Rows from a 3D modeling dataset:
════════════════

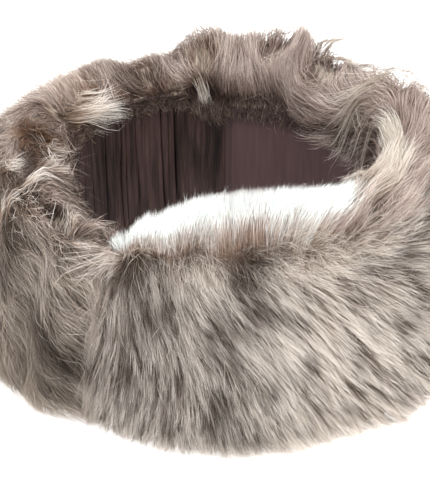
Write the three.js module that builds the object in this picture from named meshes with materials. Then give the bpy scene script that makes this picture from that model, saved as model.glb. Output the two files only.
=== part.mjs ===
// Sheepskin headband: a ring of deep fur in two panels, each with its own cloth lining.
// Millimetres, +Z up. The wearer faces -Y, the gathered back lies toward +Y, and the ring
// rests on its lower fur, flattened at z = 0.

import * as THREE from 'three';

// ---- driving dimensions ------------------------------------------------------------

const HEAD = { width: 160, length: 190 };       // clear oval inside the lining
const CLOTH_WALL = 1.6;                         // thickness of both lining cloths
const SEAT_GAP = 0.3;                           // left between pieces that touch
const SEAM = { right: 10, left: 160 };          // degrees round the oval, where panels meet

const LINING = { bottom: 12, plainTop: 112, gatheredTop: 125, rightRise: 18, leftRise: 36 };
const LINING_DIP = { angle: 140, depth: 16, width: 11 };    // the rim sinks by the left seam
const PLEATS = { count: 30, depth: 3.2, samples: 5, wander: 0.9, unevenness: 0.25, fadeSpan: 7 };
const PLEAT_DRIFT = { slow: 1.5, fast: 3.8, depth: 4.9 };   // turns over the panel's length

const FUR_BASE = { inset: 9, chamfer: 7 };      // where the flat underside starts
const BELLY_HEIGHT = 14;                        // widest part of the lower fringe
const FLANK_HEIGHT = 60;                        // middle of the outer side
const BROW_DROP = 10;                           // outer edge of the rim fur, below its crest
const RIM = { reach: 2.6, drop: 16 };           // inner slope of the rim fur, below its crest
const FRONT_STEP = 2.8;                         // degrees between lofted sections
const BACK_STEP = 2.4;
const POINTS_PER_STRETCH = 3;                   // samples between two outline points
const COMBED_STRETCHES = 4.5;                   // stretches from the foot that locks ripple

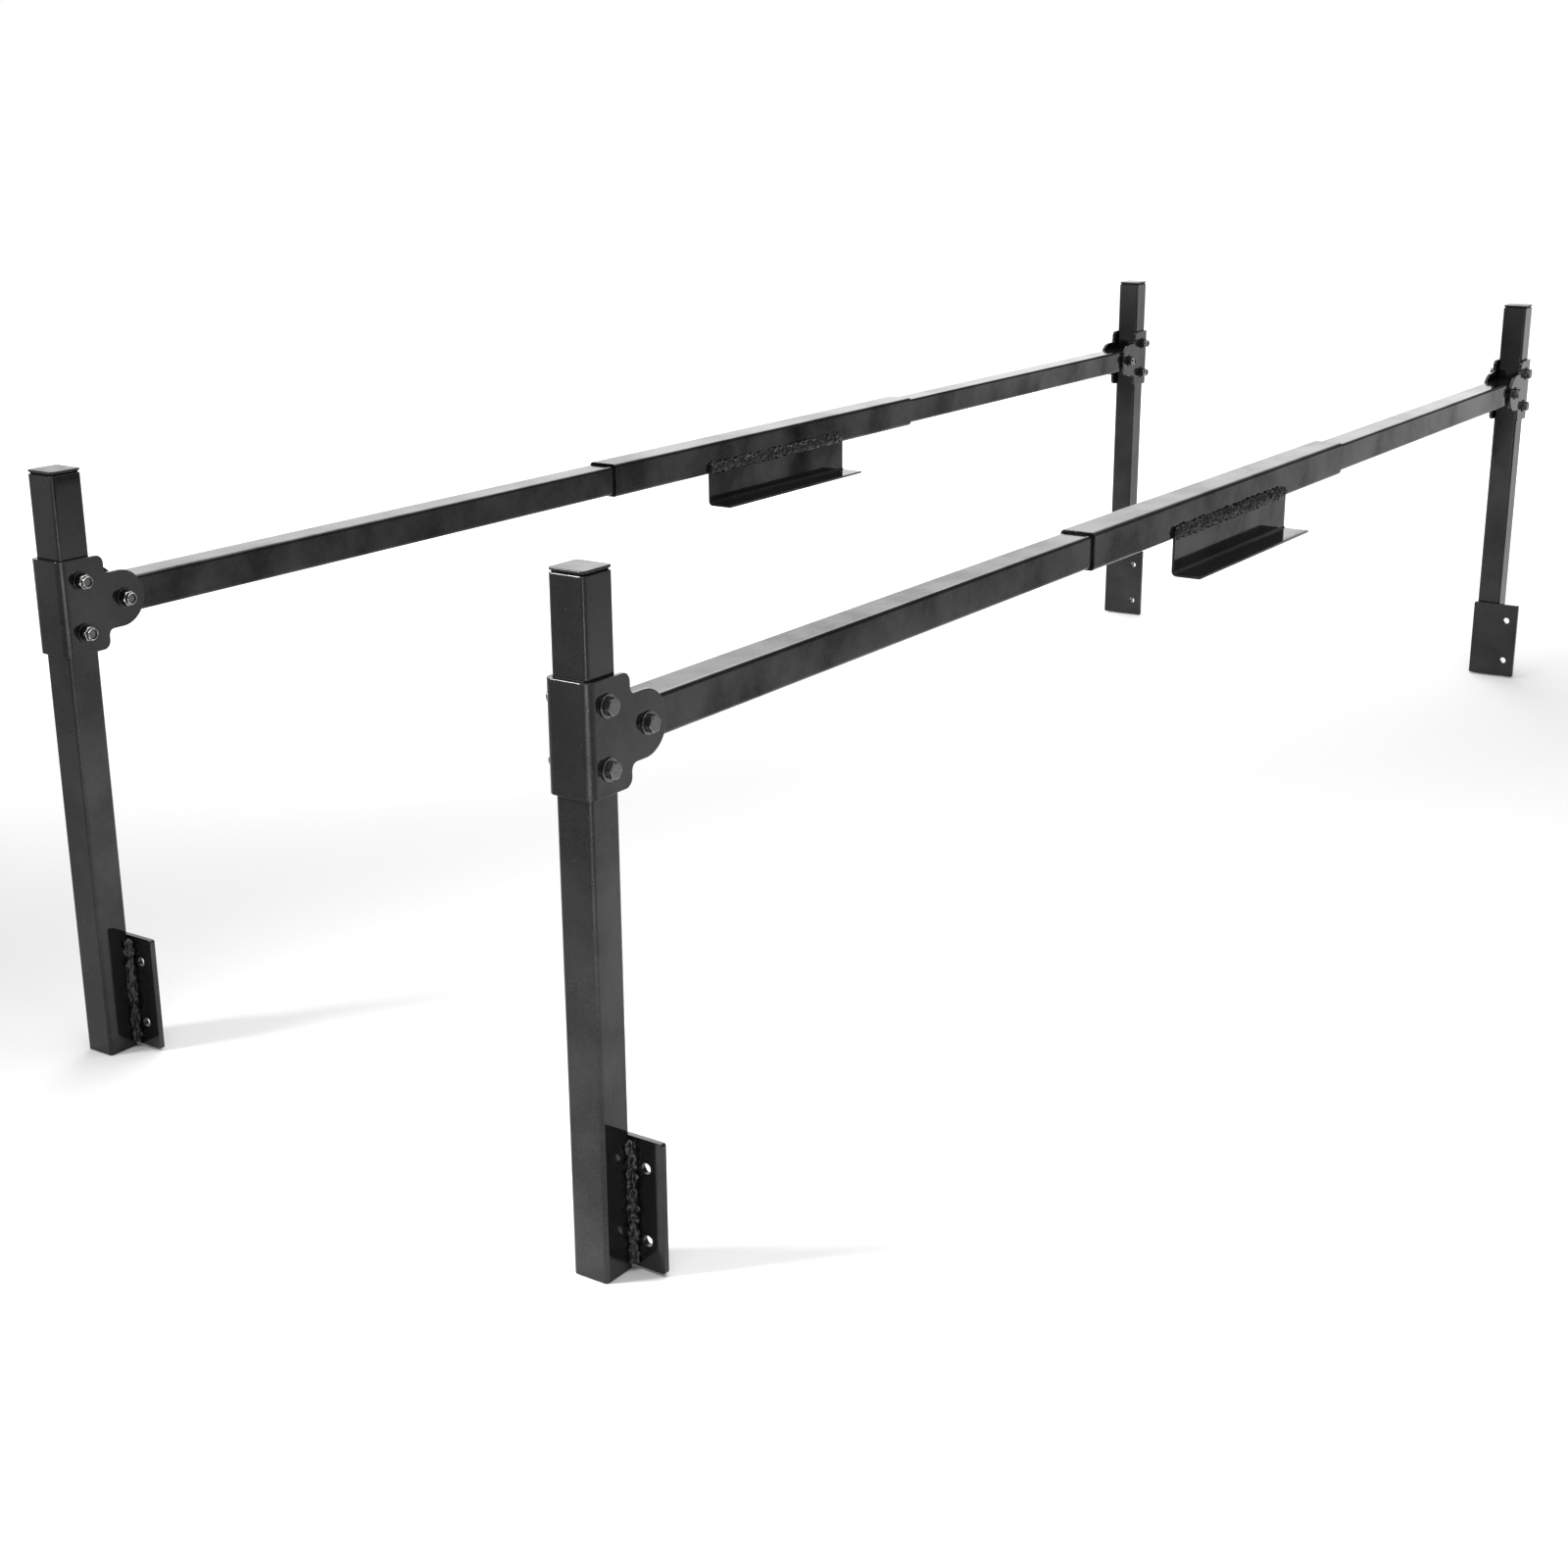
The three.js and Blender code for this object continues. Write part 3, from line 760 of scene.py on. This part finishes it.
def drill(made, places, diameter):
    """Cuts round holes along X through a piece, at places in metres, and shades it again."""
    cutter_mesh = bpy.data.meshes.new("cutter")
    cutter = bpy.data.objects.new("cutter", cutter_mesh)
    bpy.context.scene.collection.objects.link(cutter)
    drills = bmesh.new()
    for place in places:
        turn = Matrix.Translation(place) @ Matrix.Rotation(QUARTER, 4, "Y")
        bmesh.ops.create_cone(
            drills, cap_ends=True, segments=HOLE_STEPS, radius1=diameter / 2,
            radius2=diameter / 2, depth=DRILL_LENGTH * MM, matrix=turn,
        )
    drills.to_mesh(cutter_mesh)
    drills.free()
    cut = made.modifiers.new("holes", "BOOLEAN")
    cut.object = cutter
    cut.operation = "DIFFERENCE"
    cut.solver = "EXACT"
    graph = bpy.context.evaluated_depsgraph_get()
    result = bpy.data.meshes.new_from_object(made.evaluated_get(graph), depsgraph=graph)
    made.modifiers.clear()
    old = made.data
    made.data = result
    bpy.data.meshes.remove(old)
    bpy.data.objects.remove(cutter)
    bpy.data.meshes.remove(cutter_mesh)
    smooth(result, area_normals(result))


def centre_of(node):
    low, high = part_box(node)
    return (low + high) / 2


# ---- Pieces of one post ------------------------------------------------------------------------


def cap_shape(size, top):
    """Low lid with a rounded edge and a faint crown, on a neck, and a hollow ribbed plug below it."""
    seat = top + CAP_GAP
    neck = seat + CAP_NECK
    peak = seat + CAP_LIP
    plug = TUBE_WALL + CAP_GAP
    centre_inset = size / 2 - CAP_CENTRE
    path = [
        (centre_inset, peak, 0),
        (size / 4, peak - CAP_CROWN * 0.2, 0),
        (4.0, peak - CAP_CROWN * 0.75, 0),
    ]
    for inset, depth, edge in reversed(rounding(CAP_EDGE, 5)):
        path.append((inset, peak - CAP_CROWN - depth, edge * 0.8))
    path += [(inset, neck + depth, edge * 0.3) for inset, depth, edge in rounding(0.6)]
    path += [(CAP_NECK_INSET, neck - 0.1, 0), (CAP_NECK_INSET, seat, 0), (plug + 0.25, seat, 0)]
    for k in range(CAP_RIBS):
        rib = seat - 3.0 - CAP_RIB_PITCH * k
        path += [(plug + 0.3, rib + 0.9, 0), (plug, rib, 0), (plug + 0.3, rib - 0.9, 0)]
    low = seat + (CAP_LIP - CAP_EDGE) / 2 - CAP_PLUG
    path += [(plug + 0.5, low + 0.3, 0), (plug + 0.9, low, 0)]
    path += [(plug + 1.7, low, 0), (plug + 2, low + 0.4, 0)]
    path += [(plug + 2, seat + 0.6, 0), (centre_inset, seat + 0.6, 0)]
    return square_turned(size, TUBE_CORNER, path)


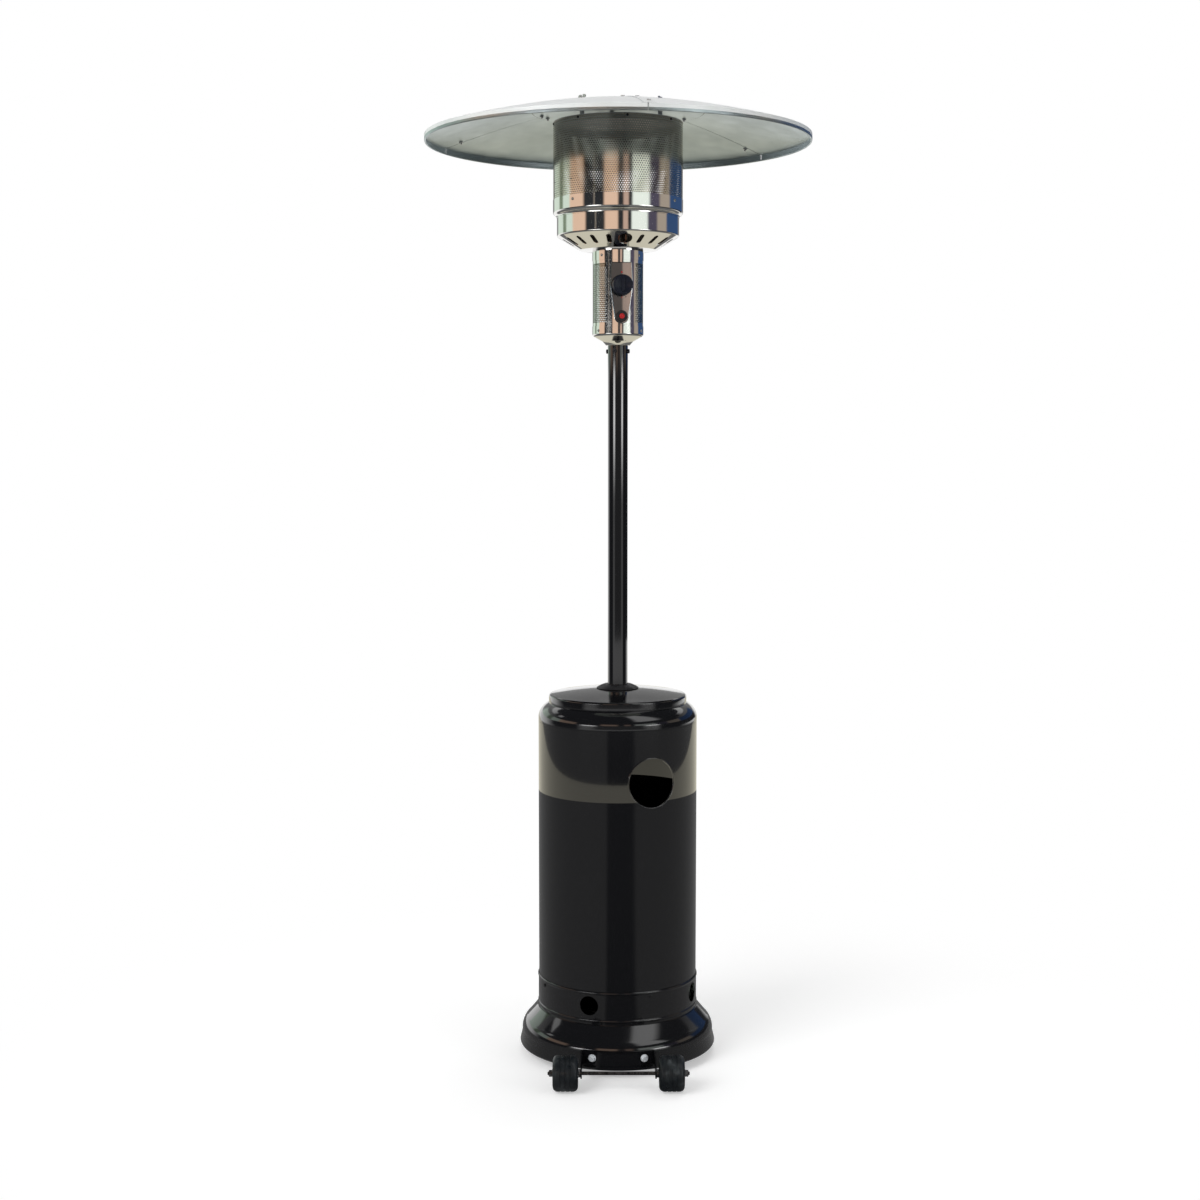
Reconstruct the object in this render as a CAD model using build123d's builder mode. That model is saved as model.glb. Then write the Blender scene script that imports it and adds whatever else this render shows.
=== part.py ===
from build123d import *
import os
from math import cos, degrees, hypot, radians, sin, sqrt

# Full-height gas patio heater: a burner head under a round reflector, on a pole, with a
# lift-off cylinder housing round the pole's foot and a pair of wheels on the base.
# Frame: origin on the floor under the pole's axis, +Z up, -Y the wheel side (front), +X right.
# A bearing is an angle about +Z from +X, so the front is at -90 degrees.

os.makedirs("parts", exist_ok=True)

# ---------------------------------------------------------------- driving dimensions, mm
# sheets and clearances
steel = 1.2               # painted sheet of the base and the housing
stainless = 0.8           # sheet of the burner head
aluminium = 0.8           # sheet of the reflector
nest_gap = 0.1            # room between fixed sheets that lie one in the other
seat_gap = 0.3            # room between bodies where one rests on or passes the other
slide_gap = 0.5           # radial room of a part that slides along another
running_gap = 0.05        # radial room of a shaft in its bore
hole_gap = 0.2            # radial room of a fastener or pipe in its hole

# feet and base
foot_height = 19.0
foot_radius = 17.0
foot_inset = 38.4         # from the rim in to the feet's circle
foot_bearings = (-128, -52, 52, 128)
skirt_height = 91.0       # from the rim up to the ledge that carries the housing
skirt_flare = 44.4        # how far the rim stands out from the barrel
hem_radius = 7.0
waist_height = 30.0       # waist above the rim
waist_inset = 5.5         # waist inside the rim
deck_rise = 12.0          # deck above the ledge
seat_press = 2.0          # cylinder's seat pressed up out of the deck

# wheels and their bracket
wheel_radius = 39.5
wheel_width = 57.9
wheel_lift = 1.0          # wheels clear the floor while the heater stands upright
wheel_reach = 71.6        # axle in front of the rim
hub_radius = 24.0
axle_radius = 4.0
bracket_width = 168.0
bracket_height = 33.0
bracket_plate = 3.0
bolt_spacing = 117.0
spacer_length = 4.0
axle_nut_length = 7.0

# cylinder housing
barrel_radius = 184.0
barrel_height = 595.0     # free height between the vent ring and the shoulder
ring_height = 76.0        # vent ring, of which the barrel stands in the top part
ring_lap = 20.0
vent_radius = 22.0
vent_height = 43.0        # vent holes above the ring's lower edge
vent_bearings = (-111, -21, 69, 159)
window_radius = 55.0      # round opening that gives reach to the cylinder's valve
window_bearing = -65.0
window_drop = 119.0       # window's centre below the barrel's top edge
shoulder_height = 42.0
shoulder_roll = 24.0      # how far the shoulder rolls in
shoulder_fall = 30.0      # height of that roll
shoulder_round = 48.0     # its radius
lid_inset = 24.3          # lid's wall inside the barrel's
lid_height = 20.0
lid_crown = 14.0          # rise from the lid's edge to its middle
lid_hole = 31.0

# support legs and pole
leg_width = 30.0
leg_thickness = 4.0
leg_clearance = 11.0      # between the barrel's inside and the legs
leg_drop = 47.0           # leg tops below the lid's edge
leg_neck = 95.0           # height over which the legs lean in to the flange
leg_bearings = (90, -30, -150)
leg_foot = 34.0
leg_bend = 14.0           # bend radius on the outer face
flange_radius = 72.0
flange_plate = 5.0
socket_height = 36.0
socket_wall = 3.0
pole_radius = 23.0
pole_wall = 1.5
pole_length = 844.0

# burner head: control housing
head_turn = 7.5           # control panel to the right of the wheels, degrees
control_radius = 57.5
cup_height = 43.0
neck_radius = 28.0
plug_depth = 30.0         # neck sleeve inside the pole
control_height = 147.0    # perforated wall that shows between cup and collar
collar_height = 25.0
cup_lap = 17.0
collar_lap = 15.0

# control panel, gas valve, knob and igniter
panel_stand = 4.0         # panel face in front of the control housing
panel_sheet = 1.0
panel_top_half = 23.5
panel_knob_half = 26.0
panel_round = 16.5
panel_head = 52.0         # panel's top above the knob
knob_height = 132.0       # knob axis above the foot of the neck
igniter_drop = 69.0       # igniter axis below the knob axis
knob_radius = 24.0
knob_length = 24.0
knob_travel = 3.0
valve_half = 15.0
valve_back = 12.0         # valve body behind the head's axis
plug_radius = 7.0
plug_length = 25.0
spindle_radius = 4.0
nose_radius = 6.8
bezel_radius = 13.3
igniter_radius = 9.0
igniter_length = 46.0
button_radius = 6.0
button_travel = 4.0

# gas lines inside the head
pipe_radius = 5.0
nipple_radius = 6.0
line_bend = 10.0
line_depth = 30.0         # lines rise at this distance in front of the axis
pilot_depth = 98.0        # pilot group in front of the axis
pilot_side = -12.0
thermocouple_side = 4.0
lead_side = 20.0
line_radius = 2.0

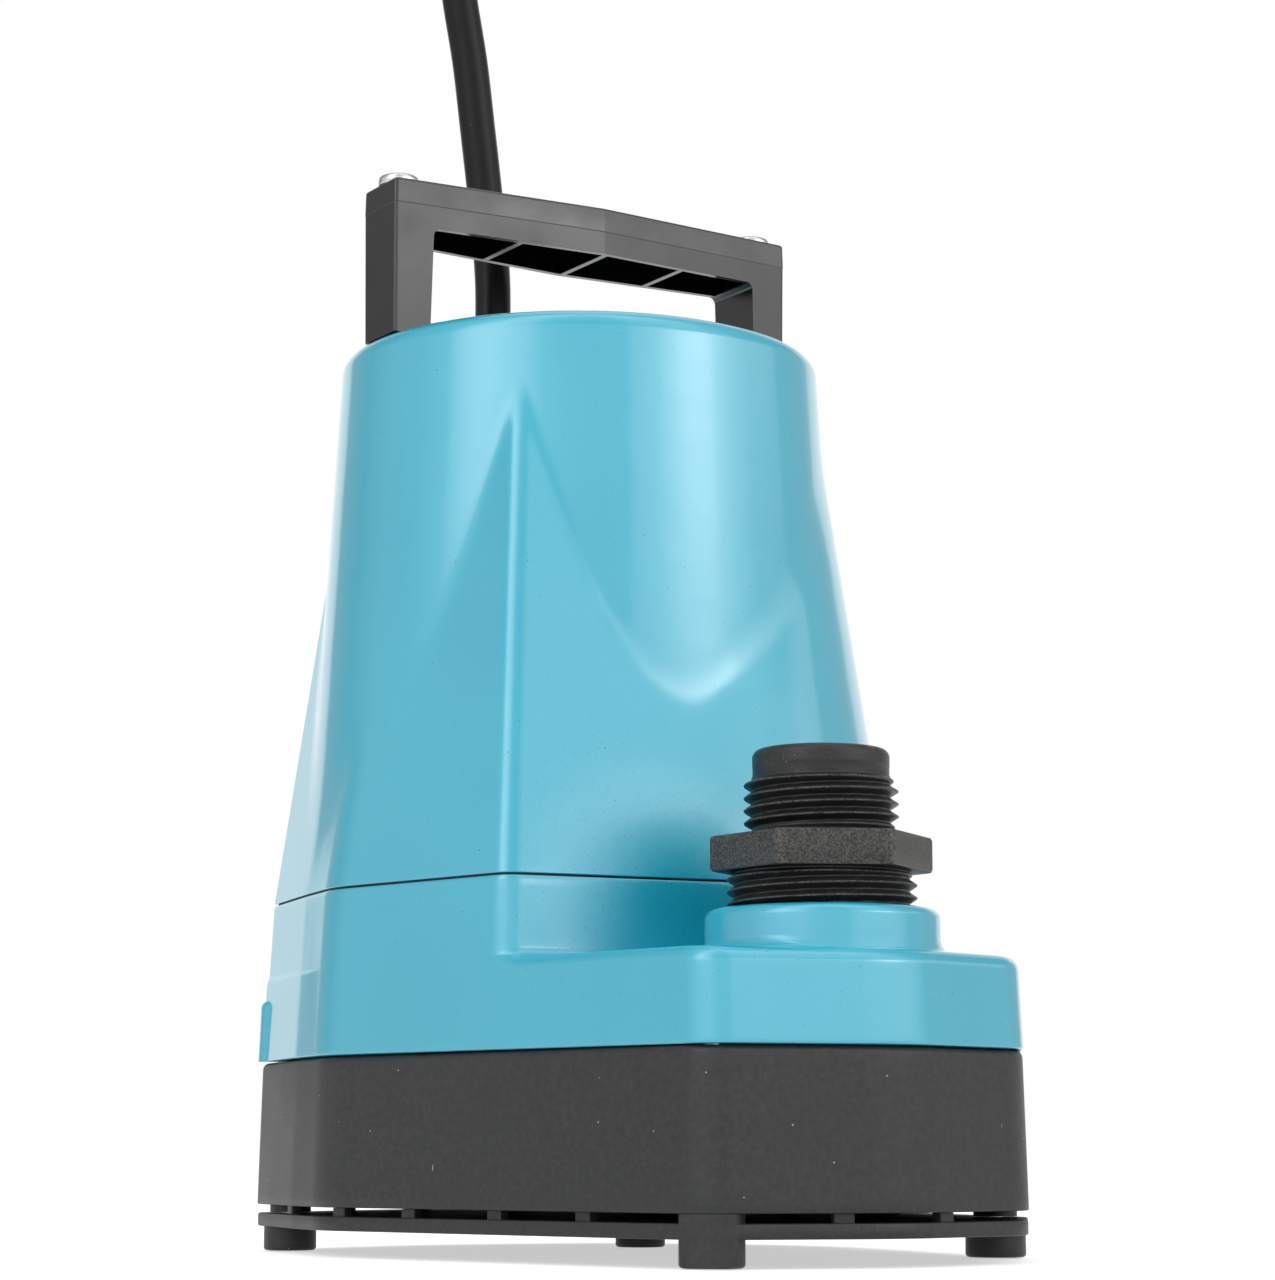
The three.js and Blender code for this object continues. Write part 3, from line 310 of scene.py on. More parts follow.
def blue_enamel():
    """To the eye: an even light blue under clear, slightly rippled reflections, with a few dark pinholes."""
    made, tree, shader, where = new_material("blue_epoxy_enamel")

    # a film that varies in thickness, in broad soft patches, and pinholes
    film = add(tree, "ShaderNodeTexNoise", {"Vector": where, "Scale": per_mm(45)})
    thick = add(tree, "ShaderNodeValToRGB", {0: film}, [(0.35, 0.0), (0.65, 1.0)])
    colour = add(tree, "ShaderNodeMix", {FACTOR: thick, UNDER: "#10abc6", OVER: "#18b0ca"}, data_type="RGBA")
    pinholes = specks(tree, where, 3.4, 0.16, 0.32)
    colour = add(tree, "ShaderNodeMix", {FACTOR: pinholes, UNDER: colour, OVER: "#0c5c70"}, data_type="RGBA")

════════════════

> **Directive**
Give again only the lines of the material above that run from the one with "More parts follow." through the end, both included, exactly as they appear.

> **Complete response**
The three.js and Blender code for this object continues. Write part 3, from line 310 of scene.py on. More parts follow.
def blue_enamel():
    """To the eye: an even light blue under clear, slightly rippled reflections, with a few dark pinholes."""
    made, tree, shader, where = new_material("blue_epoxy_enamel")

    # a film that varies in thickness, in broad soft patches, and pinholes
    film = add(tree, "ShaderNodeTexNoise", {"Vector": where, "Scale": per_mm(45)})
    thick = add(tree, "ShaderNodeValToRGB", {0: film}, [(0.35, 0.0), (0.65, 1.0)])
    colour = add(tree, "ShaderNodeMix", {FACTOR: thick, UNDER: "#10abc6", OVER: "#18b0ca"}, data_type="RGBA")
    pinholes = specks(tree, where, 3.4, 0.16, 0.32)
    colour = add(tree, "ShaderNodeMix", {FACTOR: pinholes, UNDER: colour, OVER: "#0c5c70"}, data_type="RGBA")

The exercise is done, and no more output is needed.